Cleaning up ingredients in makeup and care products is a natural step in creating a better beauty routine, a goal fostered by biggies Sephora’s Clean and Planet Positive brands and Ulta’s Conscious umbrella, as well as Kiehl’s, The Body Shop, Aveda, Macand Lavish Shea Butter. In an industry of use and dispose, these brands also take a step up the sustainability staircase with responsible, eco-conscious packaging.

Two brands with Mall of America locales are paving the way for less waste in our wash routines: L’Occitane’s Clean Charter line (sound like a real Frenchie and pronounce it Lox-ee-tahn) maintains ultra-high standards of natural-origin ingredients in leave-on products and requires readily biodegradable ingredients for rinse-off products to minimize environmental impact.
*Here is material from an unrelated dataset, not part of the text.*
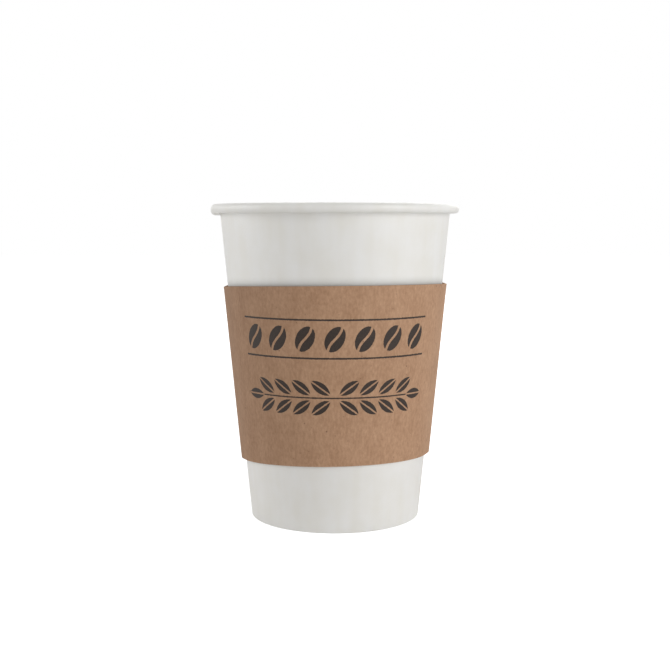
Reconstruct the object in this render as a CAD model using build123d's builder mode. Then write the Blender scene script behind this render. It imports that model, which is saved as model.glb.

You recognize the pungent Lush storefront for its self-care products that look like tasty treats, but these “naked” products serve a purpose. Striving toward zero waste, about 65 percent of its products are packaging-free, and many reduce water content by offering a solid alternative to traditional products, which cuts down on water content. Any packaging used is entirely post-consumer plastic, coming from curbside recycling programs and can be recycled again. Lush also shaved 10 percent off their clear plastic bottles, saving 13,500 pounds of plastic.

Clean Container

As the largest indoor shopping mall in the country, Mall of America is a colossal canvas to paint green, but she’s up for the challenge. When the Mall was built 31 years ago, the engineers and architects designed the building without a central heating system. (In MN—what?!) With temps swinging wildly from negative twenties in winter to 90-plus in summer, it sounds crazy. But 1.7 square miles of skylights help keep the complex at a constant 72 degrees; it’s called passive solar energy. Over 30,000 plants and trees naturally filter the air, and 100,000 ladybugs are released each year to serve as natural pest control within the Mall’s ecosystem.

Through oil, paper and cardboard, glass, and food waste recycling, more than 60 percent of the Mall’s waste is diverted from landfills. And unclaimed lost-and-found items are donated to local nonprofits.